I am a private math teacher for gifted kids learning math covering grade levels 3 until introductory Calculus. My days are spent with gifted kiddos from around the world and we share learning and conversation together. I get to hear their thoughts, follow their reasoning, and experience their failures and successes. They learn from me and I learn from them.
My focus here is about the challenges and uniqueness of the gifted learners identity.
As I have led this conversation several times with teachers and parents of gifted kids both at conferences and online, we have covered the idea of a learning identity, we tackle the myths associated with the definition of giftedness, and discuss what a healthy learning identity might be.
I start from the position that we all carry identities which define how we view ourselves. Our identities are developed through the influences of birth, family environment, and the world around us. Our interaction with these factors sends us a clear message as to who we are. We get reinforcement through many forms that creates an identity that we begin to live by.
In my teaching, I come across gifted learners who are struggling with expectations for themselves, I believe, based on the identity that they develop as a gifted person. On a very basic level, imagine being a child and getting raves from the world around you for your early ability to read and write and/or have strong number sense and problem solving intuition.
This consideration of gifted identity combines neatly with the work of Carol Dweck and the problems of a fixed mindset. My contention is that the gifted child develops a fixed mindset for learning which is a high tightrope act that leaves little room for failure. Furthermore, this mindset can lead to staying fixed in a comfort zone which seems broad early on, yet becomes narrower as the years progress. Gifted intensities can make it harder to leave the comfort zone as the stress of failure is powerful.
With these thoughts in mind, my approach as a math educator is to introduce and model that a mathematician makes mistakes, we can laugh about the small little errors that we naturally make as our heads move faster than our hands. We discuss using our whole brain which includes the rest of the nervous system that runs through our fingers when we do math. We call it “brain caching,” by putting our thoughts on paper to allow our brains to do the high value work of analysis while our hands do the rudimentary work of creating visual representations. We treat problem solving as a joyful process.
Gifted kids can and do come with special needs which makes the job more interesting for parents, educators, and parent-educators. Our challenge as a community is to create a positive approach (growth mindset) for gifted learning. I have worked with some pretty wonderful parents who embrace the gifted diagnosis as a tool to understand that even though their children have some great abilities, they also take the time to make the “weaknesses” a matter-of-fact occurrence that the young learner works around. Parents find assistive technologies, workarounds, online support communities, and community professionals to help them extend their children’s learning comfort zones.
We are only just scratching the surface, but I want to close that a good place to start is to let yourself get something wrong as well as the learner. We don’t live in Apollo 13 situations everyday where failure is not an option.

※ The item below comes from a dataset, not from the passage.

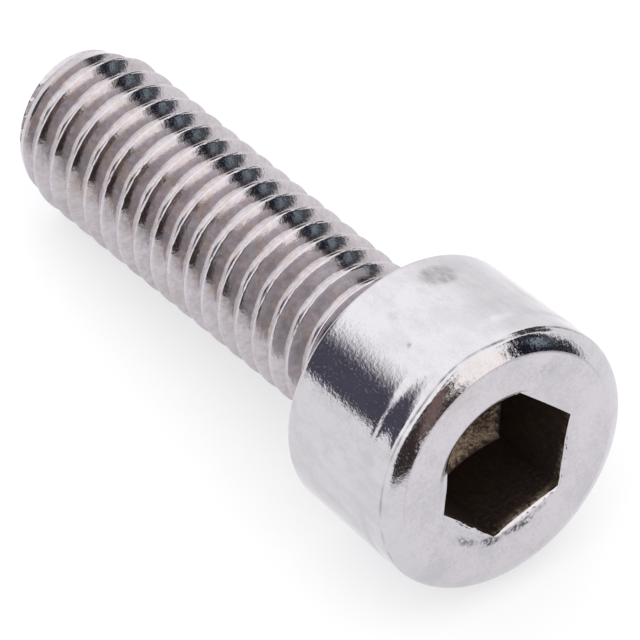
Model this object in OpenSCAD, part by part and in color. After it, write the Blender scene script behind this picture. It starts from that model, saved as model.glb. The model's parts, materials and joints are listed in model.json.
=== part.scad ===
// Hexagon socket head cap screw: one cold-headed piece with a rolled, right-hand thread.
// It lies on a flat surface the way a loose screw comes to rest, on the rim of its head and
// on the first two thread crests behind the tip.
// Origin: centre of the bearing face under the head, on the screw's axis.
// +X runs from the tip to the head, and +Z is up. All lengths are in millimetres.

/* [Thread] */
// Nominal diameter of the thread
thread_d = 5; // [4.6:0.1:5.4]
// Distance from one crest to the next
thread_pitch = 0.8; // [0.6:0.05:1]
// How far the thread's outer diameter stays under the nominal one
crest_allowance = 0.1; // [0.05:0.01:0.2]
// Length from the bearing face to the farthest point of the tip
shank_l = 15.75; // [12:0.05:20]

/* [Head] */
// Diameter of the head just under its rounded top edge
head_d = 8.5; // [8.2:0.1:9]
// Diameter of the head just above its bearing face
head_base_d = 8.2; // [7.6:0.1:8.2]
// Height of the head
head_h = 4.9; // [4:0.1:6]
// Rounding of the head's top edge
head_edge_r = 0.65; // [0.3:0.05:0.9]
// Rounding of the edge round the bearing face
bearing_edge_r = 0.15; // [0.1:0.01:0.3]

/* [Socket] */
// Width of the hexagon socket across its flats
socket_af = 4.08; // [3.5:0.02:4.2]
// Depth of the socket's flats
socket_depth = 2.7; // [2:0.1:3]
// Diameter of the bevel round the socket's mouth
socket_mouth_d = 4.95; // [4.9:0.05:5.5]
// Angle between opposite sides of the mouth's bevel
socket_bevel_angle = 140; // [90:5:150]
// Angle of the cone at the socket's bottom
socket_point_angle = 120; // [110:5:130]
// How far the hexagon is turned round the screw's axis
socket_turn = 43.5; // [0:0.5:59.5]

/* [Neck and tip] */
// Diameter of the plain neck between the thread and the head
neck_d = 4.4; // [4.3:0.05:4.6]
// Length of the plain neck
neck_l = 1.3; // [0.8:0.1:2]
// Radius of the fillet between the neck and the bearing face
neck_fillet_r = 0.3; // [0.2:0.05:0.4]
// Diameter at the tip's flat end
tip_d = 4; // [3.6:0.1:4.2]
// Length of the taper that leads the thread in at the tip
tip_taper_l = 1.3; // [1:0.1:1.6]
// How far the sheared end leans away from square
tip_skew = 11; // [0:1:12]
// Where round the axis the sheared end is longest
tip_skew_turn = 160; // [0:1:359]

/* [Hidden] */

// Facets of one turn of the thread, of the round surfaces, and of a rounded edge's arc
thread_steps = 36;
$fn = 64;
arc_steps = 8;
// Half a facet of a round surface. It turns a facet, and not an edge, to the ground.
half_facet = 180 / $fn;
// How far joined shapes run into each other, and cutting shapes past the metal
overlap = 0.1;

// Metric thread profile: 60 degree flanks, a crest flat of an eighth of the pitch and a root
// flat of a quarter. Each point is [height along the axis, radius], from one root to the next.
crest_r = (thread_d - crest_allowance) / 2;
crest_flat = thread_pitch / 8;
root_flat = thread_pitch / 4;
flank_l = (thread_pitch - root_flat - crest_flat) / 2;
root_r = crest_r - flank_l / tan(30);
thread_outline = [
    [0, root_r],
    [root_flat, root_r],
    [root_flat + flank_l, crest_r],
    [thread_pitch - flank_l, crest_r]
];

// The threaded bar starts below the tip and ends inside the neck. It is turned the way the
// screw rolls to: on its underside the ground touches the last crest that the tip's taper cuts
// and the first full one together.
taper_start = -shank_l + tip_taper_l;
taper_slope = (crest_r - tip_d / 2) / tip_taper_l;
facet_r = crest_r * cos(180 / thread_steps);
ground_slope = (head_base_d / 2 - facet_r) / -(taper_start + thread_pitch);
ground_drop = crest_r - facet_r + (thread_pitch - crest_flat) * ground_slope;
first_crest = taper_start - crest_flat - ground_drop / taper_slope;
full_crest = first_crest + thread_pitch;
turns_below = ceil((tip_taper_l - root_flat - flank_l) / thread_pitch) + 1;
thread_start = first_crest - root_flat - flank_l - turns_below * thread_pitch;
thread_columns = ceil((-neck_l - thread_start) / thread_pitch * thread_steps);

// Centres of the head's two edge roundings, as [radius, height], and the taper of its side,
// which touches both
rim_centre = [head_base_d / 2 - bearing_edge_r, bearing_edge_r];
top_centre = [head_d / 2 - head_edge_r, head_h - head_edge_r];
between = top_centre - rim_centre;
head_draft = atan2(between[0], between[1]) + asin((head_edge_r - bearing_edge_r) / norm(between));

// Slope at rest: the line that touches the full crest and the rounding of the head's rim
contact = rim_centre - [facet_r, full_crest];
rest_tilt = atan2(contact[0], contact[1]) + asin(bearing_edge_r / norm(contact));

// Points of an arc in a profile, from one angle to another
function arc(centre, r, from, to) =
    [for (i = [0 : arc_steps]) let (a = from + (to - from) * i / arc_steps)
        centre + r * [cos(a), sin(a)]];

// A point of the thread's outline, carried round and along the screw by some steps and a half,
// which turns a facet to the ground here too
function thread_point(step, p) =
    let (turn = (step + 0.5) / thread_steps)
    [p[1] * cos(360 * turn), p[1] * sin(360 * turn), thread_start + p[0] + thread_pitch * turn];

// Threaded bar: one pitch of the outline wound up the screw, closed by a ramp at each end
module threaded_bar() {
    n = thread_columns;
    m = len(thread_outline);
    bottom = (n + thread_steps + 1) * m;
    top = bottom + 1;
    function at(step, k) = k < m ? step * m + k : (step + thread_steps) * m;
    points = [
        for (step = [0 : n + thread_steps], p = thread_outline) thread_point(step, p),
        [0, 0, thread_start],
        [0, 0, thread_start + thread_pitch * (1 + n / thread_steps)]
    ];
    level = [for (step = [0 : n - 1], k = [0, 2])
        [at(step, k), at(step, k + 1), at(step + 1, k + 1), at(step + 1, k)]];
    lower_flanks = [for (step = [0 : n - 1], k = [1, 3])
        [at(step, k), at(step, k + 1), at(step + 1, k)]];
    upper_flanks = [for (step = [0 : n - 1], k = [1, 3])
        [at(step, k + 1), at(step + 1, k + 1), at(step + 1, k)]];
    bottom_ramp = [for (step = [0 : thread_steps - 1]) [bottom, at(step, 0), at(step + 1, 0)]];
    top_ramp = [for (step = [n : n + thread_steps - 1]) [top, at(step + 1, 0), at(step, 0)]];
    bottom_step = [for (k = [m : -1 : -1]) k < 0 ? bottom : at(0, k)];
    top_step = [for (k = [0 : m + 1]) k > m ? top : at(n, k)];
    polyhedron(
        points,
        concat(level, lower_flanks, upper_flanks, bottom_ramp, top_ramp, [bottom_step, top_step]),
        convexity = 8
    );
}

// Room that the thread may fill: a lead-in taper at the tip, the plane of the sheared end, and a
// fade at 45 degrees that ends inside the neck
module thread_envelope() {
    outer_r = crest_r + overlap;
    inner_r = root_r - overlap;
    fade_end = -neck_l + overlap + neck_d / 2;
    intersection() {
        rotate(half_facet)
        rotate_extrude()
        polygon([
            [0, -shank_l],
            [tip_d / 2, -shank_l],
            [outer_r, taper_start + overlap / taper_slope],
            [outer_r, fade_end - outer_r],
            [inner_r, fade_end - inner_r],
            [0, fade_end - inner_r]
        ]);
        rotate(tip_skew_turn)
        translate([tip_d / 2, 0, -shank_l])
        rotate([0, tip_skew, 0])
        translate([-shank_l, -shank_l, 0])
        cube(2 * shank_l);
    }
}

// Plain neck with a bevelled end inside the thread, and the fillet against the bearing face
module neck() {
    neck_r = neck_d / 2;
    bevel = neck_r - root_r + overlap;
    fillet_centre = [neck_r + neck_fillet_r, -neck_fillet_r];
    rotate(half_facet)
    rotate_extrude()
    polygon(concat(
        [
            [0, -neck_l - bevel],
            [neck_r - bevel, -neck_l - bevel],
            [neck_r, -neck_l]
        ],
        arc(fillet_centre, neck_fillet_r, 180, 90),
        [
            [fillet_centre[0], overlap],
            [0, overlap]
        ]
    ));
}

// Head: slightly tapered side between two rounded edges
module head() {
    rotate(half_facet)
    rotate_extrude()
    polygon(concat(
        [[0, 0]],
        arc(rim_centre, bearing_edge_r, -90, -head_draft),
        arc(top_centre, head_edge_r, -head_draft, 90),
        [[0, head_h]]
    ));
}

// Hexagon socket with a conical point below it and a bevelled mouth
module socket() {
    corner_r = socket_af / 2 / cos(30);
    point_slope = tan(socket_point_angle / 2);
    mouth_slope = tan(socket_bevel_angle / 2);
    point_z = head_h - socket_depth - corner_r / point_slope;
    mouth_h = socket_mouth_d / 2 / mouth_slope;
    outer_r = corner_r + overlap;
    intersection() {
        translate([0, 0, point_z - overlap])
        cylinder(h = head_h - point_z + 2 * overlap, r = corner_r, $fn = 6);
        rotate_extrude()
        polygon([
            [0, point_z],
            [outer_r, point_z + outer_r / point_slope],
            [outer_r, head_h + 2 * overlap],
            [0, head_h + 2 * overlap]
        ]);
    }
    translate([0, 0, head_h - mouth_h])
    cylinder(h = mouth_h + overlap, r1 = 0, r2 = socket_mouth_d / 2 + overlap * mouth_slope);
}

// The whole screw, laid down with its tip towards -X
module cap_screw() {
    color("gainsboro")
    rotate([0, 90 - rest_tilt, 0])
    difference() {
        union() {
            head();
            neck();
            intersection() {
                threaded_bar();
                thread_envelope();
            }
        }
        rotate(socket_turn)
        socket();
    }
}

cap_screw();
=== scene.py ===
"""Hexagon socket head cap screw, M5 x 0.8 x 16, dressed for rendering.

The screw is one mesh, wound on a polar grid round its own axis: its thread rows follow the
helix, and the head, the socket and the tip are rings. The settings are in metres, and the grid
is worked out in millimetres.
"""

import json
import math

import bpy
import numpy as np
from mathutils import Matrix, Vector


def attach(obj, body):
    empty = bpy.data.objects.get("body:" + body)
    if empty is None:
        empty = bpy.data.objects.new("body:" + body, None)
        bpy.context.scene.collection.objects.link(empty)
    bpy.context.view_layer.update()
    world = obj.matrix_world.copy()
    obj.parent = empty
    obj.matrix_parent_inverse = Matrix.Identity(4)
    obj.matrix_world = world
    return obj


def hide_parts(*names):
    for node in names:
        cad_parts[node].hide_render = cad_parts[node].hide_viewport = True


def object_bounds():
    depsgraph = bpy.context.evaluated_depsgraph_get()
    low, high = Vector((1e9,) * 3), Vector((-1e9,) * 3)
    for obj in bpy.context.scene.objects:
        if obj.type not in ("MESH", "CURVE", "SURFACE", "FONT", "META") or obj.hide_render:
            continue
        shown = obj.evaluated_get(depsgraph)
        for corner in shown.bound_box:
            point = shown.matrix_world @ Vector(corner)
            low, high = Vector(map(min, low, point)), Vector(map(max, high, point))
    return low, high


bl_info = {
    "name": "Socket cap screw",
    "version": (1, 0, 0),
    "blender": (4, 5, 0),
    "location": "View3D > Sidebar > Screw",
    "description": "Builds a hexagon socket head cap screw on its packed frame, with a stage",
    "category": "Object",
}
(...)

Geniuses make mistakes, they learn to tinker and keep improving things. Artists paint over their paintings all of the time. Software people debug, early and often. Professional athletes practice for a living. When we extend beyond our comfort zones we are experimenting and playing with new things. Gifted people need to learn early on to embrace the fun of playing with something out of their comfort zones.
It’s okay to play with your “food-for-thought.”